Structuring your design system content

Even before delving into the content of your documentation, it’s essential to consider the information architecture of your system to make it easily accessible for your users. Having simple and straightforward navigation with multiple levels of hierarchy, a homepage, a footer, etc., is a good starting point. It’ll help you organize your content so it’s more structured and readable. 

While Figma lets you organize your content the way you want –even though you’re limited to the left panel navigation– it can quickly lead to a lack of structure and organization, making it more difficult to maintain and update documentation as the system expands. 

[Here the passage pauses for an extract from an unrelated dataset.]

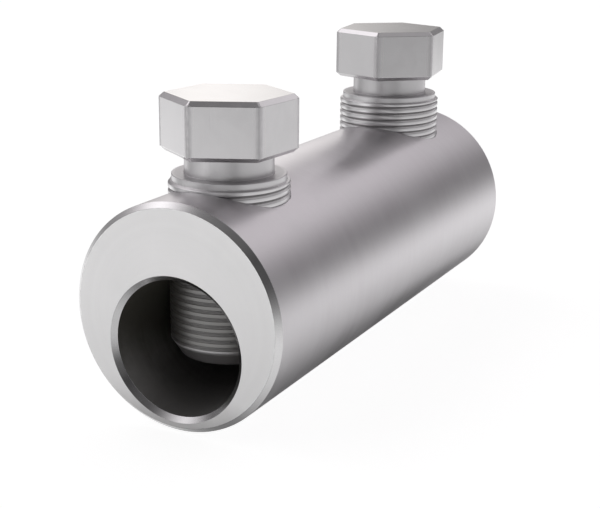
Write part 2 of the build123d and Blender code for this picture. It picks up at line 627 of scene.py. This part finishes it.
def barrel_bore():
    """Inside the bores: the drilled wall painted dark as painted shade: light
    low down by the mouth and darkest towards the roof and the blind end."""
    m = Satin("barrel_bore_painted_shade")
    inward = m.math("MINIMUM", m.x, m.math("SUBTRACT", BARREL_L * MM, m.x))
    deep = m.ramp(inward, 0.52 * MM, 0.70 * MM)
    shade_film = m.noise(m.at, 4 * MM, 3.0, 0.55, 0.5)
    streak = m.noise(m.x, 0.8 * MM, 3.0, 0.6, dims="1D")
    uneven = m.math("SUBTRACT", m.total(m.times(shade_film, 0.7), m.times(streak, 0.3)), 0.5)
    height = m.total(m.z, m.times(m.times(inward, 0.25), 1.0), m.times(uneven, 6 * MM))
    # painted shade, darkest high up and far into the bore
    painted_shade_amount = m.ramp(height, -7.5 * MM, 2.5 * MM)
    dark = m.mix(painted_shade_amount, (0.40, 0.39, 0.385), (0.105, 0.100, 0.085))
    colour = m.mix(deep, (0.80, 0.79, 0.80), dark)
    m.put(m.shader.inputs["Metallic"], m.ramp(deep, 0.0, 1.0, 1.0, 0.55, "LINEAR"))
    rough = m.total(m.math("MULTIPLY_ADD", deep, 0.11, 0.25), m.times(uneven, 0.14))
    height = m.total(m.lines(m.x, 0.25, 3.0), m.grain(2.0))
    return m.done(colour, rough, height)


def barrel_thread():
    m = Satin("barrel_tapped_thread")
    mottle = m.noise(m.at, 2 * MM, 3.0)
    colour = m.mix(m.ramp(mottle, 0.35, 0.65), (0.42, 0.41, 0.41), (0.60, 0.59, 0.60))
    rough = m.total(0.30, m.times(m.math("SUBTRACT", mottle, 0.5), 0.10))
    return m.done(colour, rough, m.total(m.lines(m.z, 0.12, 1.2), m.grain(1.5)))


def bolt_satin(name, x, shoulder):
    m = Satin(name, (x, 0, 0))
    radius = m.vec("LENGTH", m.vec("MULTIPLY", m.at, (1.0, 1.0, 0.0)))
    head, top = shoulder + NECK_H, shoulder + NECK_H + HEAD_H
    in_head = m.ramp(m.z, (head - 0.05) * MM, (head + 0.05) * MM)
    on_top = m.ramp(m.z, (top - 0.06) * MM, (top - 0.02) * MM)
    on_flat = m.times(m.times(in_head, m.math("SUBTRACT", 1.0, on_top)),
                      m.ramp(radius, 7.2 * MM, 7.4 * MM))
    threaded = m.ramp(m.z, (shoulder - COLLAR_H - 0.1) * MM, (shoulder - COLLAR_H + 0.1) * MM, 1.0, 0.0)
    groove = m.times(m.ramp(m.z, (shoulder - COLLAR_H - 0.24) * MM,
                            (shoulder - COLLAR_H - 0.14) * MM, 1.0, 0.0),
                     m.ramp(radius, 7.62 * MM, 7.88 * MM, 1.0, 0.0))
    collar = m.times(m.near(m.z, shoulder - COLLAR_H / 2, 0.50),
                     m.ramp(radius, 7.40 * MM, 7.50 * MM))
    crest = m.times(threaded, m.ramp(radius, 7.90 * MM, 7.97 * MM))
    mottle = m.noise(m.vec("ADD", m.at, (x * MM, 0.0, 0.0)), 4 * MM, 4.0, 0.55, 0.4)
    colour = m.mix(m.ramp(mottle, 0.3, 0.7), (0.800, 0.784, 0.797), (0.850, 0.834, 0.847))
    rims = [m.near(m.z, z, 0.12) for z in (head + HEAD_CHAMFER, top - HEAD_CHAMFER)]
    corner = m.ramp(radius, (HEAD_A / math.cos(math.pi / 6) - 0.40) * MM,
                    (HEAD_A / math.cos(math.pi / 6) - 0.10) * MM)
    patchy = m.ramp(m.noise(m.at, 0.8 * MM, 3.0), 0.40, 0.60)
    worn = m.times(m.times(m.total(*rims), in_head), patchy)
    rubbed = m.times(m.times(corner, in_head), m.math("MULTIPLY_ADD", patchy, 0.3, 0.7))
    # painted highlight: a bright line round the top edge of the tip cone
    rim = m.near(m.z, shoulder - THREAD_L + TIP_H, 0.10)
    # painted shade on the end of the thread that lies in the bore, less of it on
    # the cone at the tip; and the top, painted a little darker than the flats as painted shade
    tip = shoulder - THREAD_L
    bore_shade = m.ramp(m.total(m.z, m.times(m.math("SUBTRACT", mottle, 0.5), 3 * MM)),
                   (tip + 9.5) * MM, (tip + 14.5) * MM, 1.0, 0.0)
    above = m.ramp(m.z, (tip + TIP_H - 0.1) * MM, (tip + TIP_H + 0.3) * MM)
    bore_shade = m.times(bore_shade, above)
    outside_bore_shade = m.math("SUBTRACT", 1.0, bore_shade)
    # painted highlights on the crests outside the bore, on the collar band and on the tip cone's rim,
    # with lighter real wear on the head's chamfer edges
    wear_and_painted_highlight = m.math("MAXIMUM", m.total(m.times(worn, 0.45), rim),
                    m.times(m.math("MAXIMUM", m.times(crest, outside_bore_shade), collar), 0.6))
    colour = m.mix(wear_and_painted_highlight, colour, (0.90, 0.89, 0.90))
    # painted shade: the thread's grooves are painted dark
    groove = m.times(groove, 0.75)
    colour = m.mix(groove, colour, (0.30, 0.29, 0.29))
    # painted shade on the thread in the bore, heavier on the crests
    shade_film = m.times(bore_shade, m.math("MULTIPLY_ADD", crest, 0.48, 0.42))
    colour = m.mix(shade_film, colour, (0.36, 0.355, 0.345))
    # painted shade: the head's top is darker than its flats
    colour = m.mix(m.times(on_top, 0.6), colour, (0.70, 0.685, 0.67))
    # painted shade: the shoulder is greyer close to the neck, under the head
    neck_shade = m.times(m.near(m.z, shoulder, 0.10), m.ramp(radius, 7.55 * MM, 6.9 * MM))
    colour = m.mix(m.times(neck_shade, 0.40), colour, (0.40, 0.39, 0.40))
    rough = m.total(0.42, m.times(in_head, -0.175), m.times(bore_shade, 0.16),
                    m.times(threaded, m.math("MULTIPLY_ADD", above, -0.21, 0.14)),
                    m.times(rubbed, 0.30), m.times(m.math("SUBTRACT", mottle, 0.5), 0.08),
                    m.times(wear_and_painted_highlight, -0.05))
    stretched = m.vec("MULTIPLY", m.at, (1 / (0.12 * MM), 1 / (0.12 * MM), 1 / (6 * MM)))
    drawn = m.node("ShaderNodeTexNoise")
    m.put(drawn.inputs["Vector"], stretched)
    drawn.inputs["Scale"].default_value = 1.0
    drawn.inputs["Detail"].default_value = 2.0
    drawn = m.times(m.math("SUBTRACT", drawn.outputs[0], 0.5), 1.6)
    turned = m.lines(m.z, 0.14, 1.8)
    faced = m.lines(radius, 0.18, 1.2)
    height = m.total(
        m.times(on_flat, drawn), m.times(on_top, faced),
        m.times(m.math("SUBTRACT", 1.0, in_head), turned), m.grain(1.4),
        m.times(m.scratches((0.4, 0.4, 5.0), 1.0, 0.70), -1.0))
    return m.done(colour, rough, height)


front.data.materials.append(bolt_satin("front_bolt_satin", BOLTS["front"][0], BOLTS["front"][1]))
rear.data.materials.append(bolt_satin("rear_bolt_satin", BOLTS["rear"][0], BOLTS["rear"][1]))
for make in (barrel_side, barrel_ends, barrel_bore, barrel_thread, barrel_chamfer):
    barrel.data.materials.append(make())

# ---- floor ----------------------------------------------------------------------------
def floor_finish():
    """A pale lit table: it glows evenly and still takes a faint soft shadow."""
    mat = bpy.data.materials.new("floor_pale")
    mat.use_nodes = True
    n = Net(mat.node_tree)
    b = n.tree.nodes["Principled BSDF"]
    b.inputs["Roughness"].default_value = 0.9
    b.inputs["Specular IOR Level"].default_value = 0.0
    b.inputs["Emission Color"].default_value = (1, 1, 1, 1)
    b.inputs["Emission Strength"].default_value = 0.86
    at = n.node("ShaderNodeTexCoord").outputs["Object"]
    n.put(b.inputs["Base Color"], n.mix(n.noise(at, 0.12, 3.0), (0.44, 0.44, 0.44), (0.48, 0.48, 0.48)))
    return mat


bpy.ops.mesh.primitive_circle_add(vertices=96, radius=3.0, fill_type="NGON", location=(0.04, 0, -0.011))
floor = bpy.context.object
floor.name = "floor"
floor.data.materials.append(floor_finish())
floor.visible_glossy = False

# ---- studio light -----------------------------------------------------------------------
# Soft boxes round the object: azimuth and elevation of the middle, half width, half
# height and roll in degrees, then strength and tint. Below zero is a black flag.
LIGHTS = [
    (88.9, 47.6, 28.9, 18.2, -18, 1.2, (1.00, 0.97, 0.99)),
    (-29.4, 51.8, 46.9, 37.3, -7, 0.31, (1.00, 0.96, 0.99)),
    (-4.9, 29.8, 30.7, 7, -13, 0.78, (1.00, 0.96, 0.99)),
    (31.3, 10.8, 6.9, 19, -18, 1.29, (1.00, 0.98, 0.96)),
    (147.5, -21, 21.2, 14.9, 3, 1.74, (1, 1, 1)),
    (-171.8, -7, 14, 32.3, -25, 0.81, (1, 1, 1)),
    (-118, -37.3, 11.7, 39.7, -2, 0.42, (1, 1, 1)),
    (8.9, -16.7, 31.8, 7.9, 8, 1.25, (1, 1, 1)),
    (65.2, -24.6, 13.6, 27.1, 27, 1.41, (1, 1, 1)),
    (11.1, -27.4, 9.4, 4.2, -10, -1.34, (1, 1, 1)),
    (146.1, -28.5, 13, 8.7, -17, -1.45, (1, 1, 1)),
    (-117.5, 10.8, 16.3, 23.6, -1, -0.14, (1, 1, 1)),
    (114.7, -0.5, 37.3, 7.5, -67, 0.67, (1, 1, 1)),
    (-60.2, -27.7, 46.7, 29.2, -4, 0.71, (1, 1, 1)),
    (-46.5, 16.8, 23.9, 13.2, -1, -0.14, (1, 1, 1)),
    (140.9, 27.3, 11.2, 11, -31, 0.88, (1, 1, 1)),
    (-150.7, -20, 4.1, 10.9, 1, 0.57, (1, 1, 1)),
    (-86.1, 72.8, 33.9, 20.2, -1, 0.21, (1, 1, 1)),
    (-166.4, -62.6, 37.5, 23.5, 36, 0.17, (1, 1, 1)),
    (-107.8, -12.4, 24.9, 19, -21, 0.23, (1, 1, 1)),
    (174.2, 28.6, 16.9, 23.1, -8, -0.11, (1, 1, 1)),
    (111.3, 46.1, 13.8, 11.2, -8, 0.26, (1, 1, 1)),
    (81.4, 19.8, 12.8, 11, -18, 0.03, (1, 1, 1)),
    (-25.6, 32.9, 9.9, 9.8, -22, 0.14, (1, 1, 1)),
    (120, 20, 13, 12, 0, 0.17, (1, 1, 1)),
    (150, 20, 13, 12, 0, 0.12, (1, 1, 1)),
    (-60, 32, 14, 12, 0, 0.09, (1, 1, 1)),
    (-157, 17, 9, 8, 0, 0.18, (1, 1, 1)),
]
BELOW, ABOVE = 0.071, 0.000               # the room under and over the horizon


def aim(azimuth, elevation):
    a, e = math.radians(azimuth), math.radians(elevation)
    return Vector((math.cos(e) * math.cos(a), math.cos(e) * math.sin(a), math.sin(e)))


world = bpy.data.worlds.new("studio")
bpy.context.scene.world = world
world.use_nodes = True
w = Net(world.node_tree)
way = w.node("ShaderNodeTexCoord").outputs["Generated"]
_, _, up_down = w.split(way)
room = w.ramp(up_down, math.sin(math.radians(-16.1)), math.sin(math.radians(3.0)), BELOW, ABOVE)
light = w.node("ShaderNodeCombineXYZ")
for s in light.inputs:
    w.put(s, room)
light = light.outputs[0]
for azimuth, elevation, half_w, half_h, roll, strength, tint in LIGHTS:
    d = aim(azimuth, elevation)
    u = Vector((-math.sin(math.radians(azimuth)), math.cos(math.radians(azimuth)), 0.0))
    v = u.cross(d)
    c, s = math.cos(math.radians(roll)), math.sin(math.radians(roll))
    u, v = u * c + v * s, v * c - u * s
    across = w.vec("DOT_PRODUCT", way, tuple(u / math.sin(math.radians(half_w))))
    upward = w.vec("DOT_PRODUCT", way, tuple(v / math.sin(math.radians(half_h))))
    ahead = w.math("GREATER_THAN", w.vec("DOT_PRODUCT", way, tuple(d)), 0.0)
    off = w.math("MULTIPLY_ADD", across, across, w.math("MULTIPLY", upward, upward))
    soft = w.math("MULTIPLY", w.math("EXPONENT", w.math("MULTIPLY", off, -1.0)), ahead)
    glow = w.node("ShaderNodeVectorMath", operation="SCALE")
    glow.inputs[0].default_value = tuple(strength * t for t in tint)
    w.put(glow.inputs["Scale"], soft)
    light = w.vec("ADD", light, glow.outputs[0])
light = w.vec("MAXIMUM", light, (0.0, 0.0, 0.0))
seen = w.node("ShaderNodeLightPath").outputs["Is Camera Ray"]
w.put(w.tree.nodes["Background"].inputs["Color"], w.mix(seen, light, (1.0, 1.0, 1.0)))

cam = bpy.data.cameras.new("camera")
cam.lens, cam.sensor_width = 75.73, 36.0
cam.clip_start, cam.clip_end = 0.005, 20.0
camera = bpy.data.objects.new("camera", cam)
bpy.context.scene.collection.objects.link(camera)
bpy.context.scene.camera = camera
yaw, pitch, roll = math.radians(-63.0046), math.radians(16.2354), math.radians(0.5679)
back = Vector((math.sin(yaw) * math.cos(pitch), -math.cos(yaw) * math.cos(pitch), math.sin(pitch)))
right = (-back).cross(Vector((0, 0, 1))).normalized()
up = right.cross(-back)
right, up = (right * math.cos(roll) + up * math.sin(roll),
             up * math.cos(roll) - right * math.sin(roll))
turn = Matrix((right, up, back)).transposed()
camera.matrix_world = Matrix.Translation(Vector((-124.94, -81.16, 55.93)) * MM) @ turn.to_4x4()

bpy.context.scene.view_settings.view_transform = "Standard"

bpy.context.view_layer.update()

The nested folder tree navigation gives Storybook multiple levels but that can also make navigation difficult and finding what users need challenging. Because of this, developers often find themselves spending extra, valuable time organizing and categorizing their stories.
Both solutions lack advanced features such as categorizing, tagging, and searching content, which are essential in allowing users to find the information they need faster.

Solutions like Confluence and Notion are more interesting as they offer better flexibility and options to structure the content through their native navigation systems and search options. But the freedom these tool offer can easily cause you to spend hours over-architecting your system. We caution you to consider only adding a manageable amount of complexity. 

View of the styleguide switcher on zeroheight to switch from one design system to another

The styleguide switcher feature on zeroheight

At zeroheight, we like helping you make fewer decisions so you can focus on what matters the most: your design system content. That’s why we offer four levels of hierarchy and consistent layouts that include a header, a sidebar with categories, pages, and tabs to organize all your content. You can even create and switch between multiple styleguides if you have more complex products or multiple brands.

Design and development integrations

One of the most important features of a design system documentation platform is how it connects and synchronizes with the designers’ and developers’ tools. It’s important to consider how simple it is to upload elements, update them and kind of information the integrations provide.

Figma and Storybook are the best tools for these “integrations” since they are the direct sources, there is no debate on this topic. However, regarding documentation tools like Confluence and Notion, you have some options with benefits and drawbacks. 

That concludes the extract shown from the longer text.